SOURCE DATA -
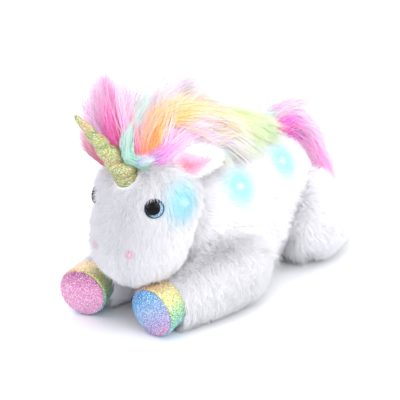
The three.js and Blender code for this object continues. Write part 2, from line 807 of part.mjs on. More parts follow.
// Eyes
const eyeSeats = [];
for (const [sideName, side] of Object.entries(sidesOfToy)) {
  const angle = side > 0 ? radians(eyeAngle) : Math.PI - radians(eyeAngle);
  const axis = head.normal(eyeShare, angle);
  const place = head.at(eyeShare, angle).addScaledVector(axis, -eyeSink);
  const radius = eyeDiameter / 2;
  const base = 2 * partGap + glitterThickness;
  const domeSteps = [0.33, 0.67].map((share) => [radius * Math.cos(share * Math.PI / 2),
    base + eyeRimThickness + (eyeDomeHeight - eyeRimThickness) * Math.sin(share * Math.PI / 2)]);
  add(`eye_${sideName}`, placed(revolved([
    [0, base - shankLength],
    [shankDiameter / 2, base - shankLength],
    [shankDiameter / 2, base],
    [radius, base],
    [radius, base + eyeRimThickness],
    ...domeSteps,
    [0, base + eyeDomeHeight],
  ], 18), place, axis), looks.clearPlastic);
  const hole = shankDiameter / 2 + partGap;
  add(`eye_glitter_${sideName}`, placed(revolved([
    [hole, partGap],
    [radius, partGap],
    [radius, partGap + glitterThickness],
    [hole, partGap + glitterThickness],
    [hole, partGap],
  ], 18), place, axis), looks.blueGlitter);
  const washerTop = -headSkin;
  add(`eye_washer_${sideName}`, placed(revolved([
    [hole, washerTop - washerThickness],
    [washerDiameter / 2, washerTop - washerThickness],
    [washerDiameter / 2, washerTop],
    [hole, washerTop],
    [hole, washerTop - washerThickness],
  ], 16), place, axis), looks.whitePlastic);
  eyeSeats.push(solidOf(placed(revolved([
    [0, base - shankLength - partGap],
    [hole, base - shankLength - partGap],
    [hole, washerTop - washerThickness - partGap],
    [washerDiameter / 2 + partGap, washerTop - washerThickness - partGap],
    [washerDiameter / 2 + partGap, washerTop + partGap],
    [hole, washerTop + partGap],
    [hole, 0],
    [radius + partGap, 0],
    [radius + partGap, eyeSink + overrun],
    [0, eyeSink + overrun],
  ], 18), place, axis)));
}

// Nostrils: patches that follow the muzzle
const muzzleSkin = head.solid(partGap + nostrilThickness).subtract(head.solid(partGap));
for (const [sideName, side] of Object.entries(sidesOfToy)) {
  const angle = side > 0 ? radians(nostrilAngle) : Math.PI - radians(nostrilAngle);
  const reach = 2 * nostrilHeight;
  const oval = new THREE.CylinderGeometry(nostrilWidth / 2, nostrilWidth / 2, reach, 12)
    .scale(1, 1, nostrilHeight / nostrilWidth).rotateX(Math.PI / 2);
  const outline = placed(oval, head.at(nostrilShare, angle), head.normal(nostrilShare, angle));
  add(`nostril_${sideName}`, muzzleSkin.intersect(solidOf(outline)), looks.pinkFelt);
}

// Heights of the belly pocket and its module, from the floor up
const flapHigh = flapRise + flapThickness;
const rimHeight = flapHigh + 2 * tapeThickness + 3 * partGap;
const coverHigh = rimHeight + coverThickness;
const cellHeight = coverHigh + partGap + cellDiameter / 2;
const cellTop = cellHeight + cellDiameter / 2;
const flangeLow = rimHeight + moduleWall + partGap;
const switchLow = flangeLow + buttonFlange + buttonTravel + partGap;
const boardLow = switchLow + switchHeight + partGap;
const boardHigh = boardLow + boardThickness;
const caseHigh = Math.max(boardHigh + partGap + boardRoom, cellTop + partGap + moduleWall);
const lidLow = caseHigh + partGap;
const moduleHigh = lidLow + moduleWall;

// Lengths and widths of the module
const bayWidth = 3 * cellDiameter + 2 * cellSpacing + 2 * partGap;
const cellRun = cellLength + cellNubLength;
const bayLength = springLength + cellRun + plateThickness + 4 * partGap;
const halfWidth = bayWidth / 2 + moduleWall;
const moduleLength = bayLength + boardBayLength + dividerThickness + 2 * moduleWall;
const moduleFront = pocketY - moduleLength / 2;
const moduleBack = pocketY + moduleLength / 2;
const bayFront = moduleFront + moduleWall;
const bayBack = bayFront + bayLength;
const boardFront = bayBack + dividerThickness;
const boardBack = moduleBack - moduleWall;
const boardY = (boardFront + boardBack) / 2;
const screwY = bayBack + dividerThickness / 2;
const coverBack = boardFront - partGap;
const xRange = bayWidth / 2;

// The plain round hole or pin along Z at a place
function pin(diameter, low, high, x, y, segments = 12) {
  return solidOf(new THREE.CylinderGeometry(diameter / 2, diameter / 2, high - low, segments)
    .rotateX(Math.PI / 2).translate(x, y, (low + high) / 2));
}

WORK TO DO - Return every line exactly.

SOLUTION -
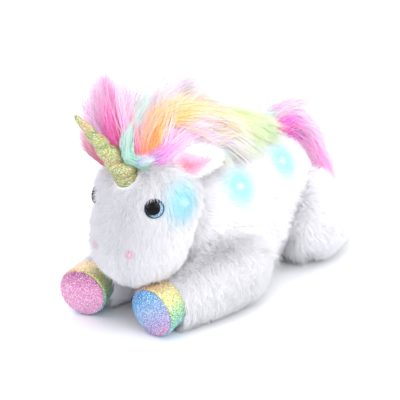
The three.js and Blender code for this object continues. Write part 2, from line 807 of part.mjs on. More parts follow.
// Eyes
const eyeSeats = [];
for (const [sideName, side] of Object.entries(sidesOfToy)) {
  const angle = side > 0 ? radians(eyeAngle) : Math.PI - radians(eyeAngle);
  const axis = head.normal(eyeShare, angle);
  const place = head.at(eyeShare, angle).addScaledVector(axis, -eyeSink);
  const radius = eyeDiameter / 2;
  const base = 2 * partGap + glitterThickness;
  const domeSteps = [0.33, 0.67].map((share) => [radius * Math.cos(share * Math.PI / 2),
    base + eyeRimThickness + (eyeDomeHeight - eyeRimThickness) * Math.sin(share * Math.PI / 2)]);
  add(`eye_${sideName}`, placed(revolved([
    [0, base - shankLength],
    [shankDiameter / 2, base - shankLength],
    [shankDiameter / 2, base],
    [radius, base],
    [radius, base + eyeRimThickness],
    ...domeSteps,
    [0, base + eyeDomeHeight],
  ], 18), place, axis), looks.clearPlastic);
  const hole = shankDiameter / 2 + partGap;
  add(`eye_glitter_${sideName}`, placed(revolved([
    [hole, partGap],
    [radius, partGap],
    [radius, partGap + glitterThickness],
    [hole, partGap + glitterThickness],
    [hole, partGap],
  ], 18), place, axis), looks.blueGlitter);
  const washerTop = -headSkin;
  add(`eye_washer_${sideName}`, placed(revolved([
    [hole, washerTop - washerThickness],
    [washerDiameter / 2, washerTop - washerThickness],
    [washerDiameter / 2, washerTop],
    [hole, washerTop],
    [hole, washerTop - washerThickness],
  ], 16), place, axis), looks.whitePlastic);
  eyeSeats.push(solidOf(placed(revolved([
    [0, base - shankLength - partGap],
    [hole, base - shankLength - partGap],
    [hole, washerTop - washerThickness - partGap],
    [washerDiameter / 2 + partGap, washerTop - washerThickness - partGap],
    [washerDiameter / 2 + partGap, washerTop + partGap],
    [hole, washerTop + partGap],
    [hole, 0],
    [radius + partGap, 0],
    [radius + partGap, eyeSink + overrun],
    [0, eyeSink + overrun],
  ], 18), place, axis)));
}

// Nostrils: patches that follow the muzzle
const muzzleSkin = head.solid(partGap + nostrilThickness).subtract(head.solid(partGap));
for (const [sideName, side] of Object.entries(sidesOfToy)) {
  const angle = side > 0 ? radians(nostrilAngle) : Math.PI - radians(nostrilAngle);
  const reach = 2 * nostrilHeight;
  const oval = new THREE.CylinderGeometry(nostrilWidth / 2, nostrilWidth / 2, reach, 12)
    .scale(1, 1, nostrilHeight / nostrilWidth).rotateX(Math.PI / 2);
  const outline = placed(oval, head.at(nostrilShare, angle), head.normal(nostrilShare, angle));
  add(`nostril_${sideName}`, muzzleSkin.intersect(solidOf(outline)), looks.pinkFelt);
}

// Heights of the belly pocket and its module, from the floor up
const flapHigh = flapRise + flapThickness;
const rimHeight = flapHigh + 2 * tapeThickness + 3 * partGap;
const coverHigh = rimHeight + coverThickness;
const cellHeight = coverHigh + partGap + cellDiameter / 2;
const cellTop = cellHeight + cellDiameter / 2;
const flangeLow = rimHeight + moduleWall + partGap;
const switchLow = flangeLow + buttonFlange + buttonTravel + partGap;
const boardLow = switchLow + switchHeight + partGap;
const boardHigh = boardLow + boardThickness;
const caseHigh = Math.max(boardHigh + partGap + boardRoom, cellTop + partGap + moduleWall);
const lidLow = caseHigh + partGap;
const moduleHigh = lidLow + moduleWall;

// Lengths and widths of the module
const bayWidth = 3 * cellDiameter + 2 * cellSpacing + 2 * partGap;
const cellRun = cellLength + cellNubLength;
const bayLength = springLength + cellRun + plateThickness + 4 * partGap;
const halfWidth = bayWidth / 2 + moduleWall;
const moduleLength = bayLength + boardBayLength + dividerThickness + 2 * moduleWall;
const moduleFront = pocketY - moduleLength / 2;
const moduleBack = pocketY + moduleLength / 2;
const bayFront = moduleFront + moduleWall;
const bayBack = bayFront + bayLength;
const boardFront = bayBack + dividerThickness;
const boardBack = moduleBack - moduleWall;
const boardY = (boardFront + boardBack) / 2;
const screwY = bayBack + dividerThickness / 2;
const coverBack = boardFront - partGap;
const xRange = bayWidth / 2;

// The plain round hole or pin along Z at a place
function pin(diameter, low, high, x, y, segments = 12) {
  return solidOf(new THREE.CylinderGeometry(diameter / 2, diameter / 2, high - low, segments)
    .rotateX(Math.PI / 2).translate(x, y, (low + high) / 2));
}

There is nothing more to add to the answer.